Phase-tailored CoCrFeNiAl nitride for enhanced electrocatalytic hydrogen evolution via cooling-mediated plasma strategy

Abstract

Modulation of the surface structure of high-entropy-alloy-based nitrides (HEANs) is considered essential for improving electrocatalytic H₂ production. Compared with thermal nitridation, the plasma technique is a favorable alternative to directly fabricate HEANs, but the excessive surface heating effect during plasma treatment inevitably causes thermally stabilized nitride formation, resulting in deterioration of the highly active structure. To optimize the hydrogen evolution reaction (HER) behavior of HEANs, a facile cooling-mediated plasma strategy is proposed to precisely modulate the HEAN structure (cp-HEAN). The resultant cp-HEAN framework shows a preserved FCC (111) facet and yields an increased amorphous proportion, leading to enhanced HER behavior.

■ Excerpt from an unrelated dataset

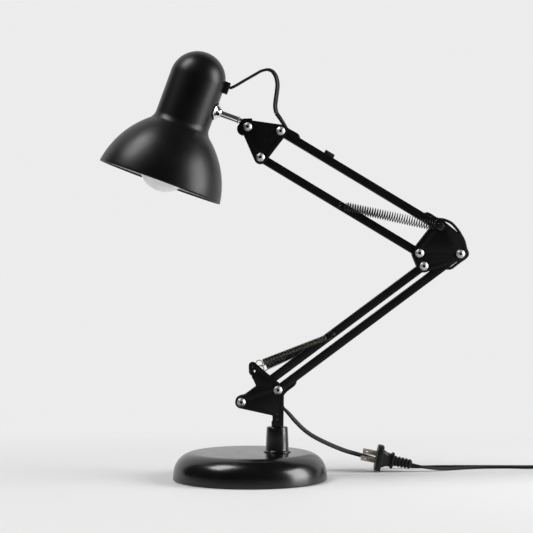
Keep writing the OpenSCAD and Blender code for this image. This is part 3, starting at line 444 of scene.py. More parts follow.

In comparison, the normal plasma technique causes FCC lattice distortion with increased precipitation owing to the excessively high surface thermal field (np-HEAN). Operando plasma diagnostics and numerical simulation further confirmed the effect of surface heating on typical plasma parameters and the HEAN framework, indicating that this was the key factor responsible for the high performance of the nitride electrocatalyst.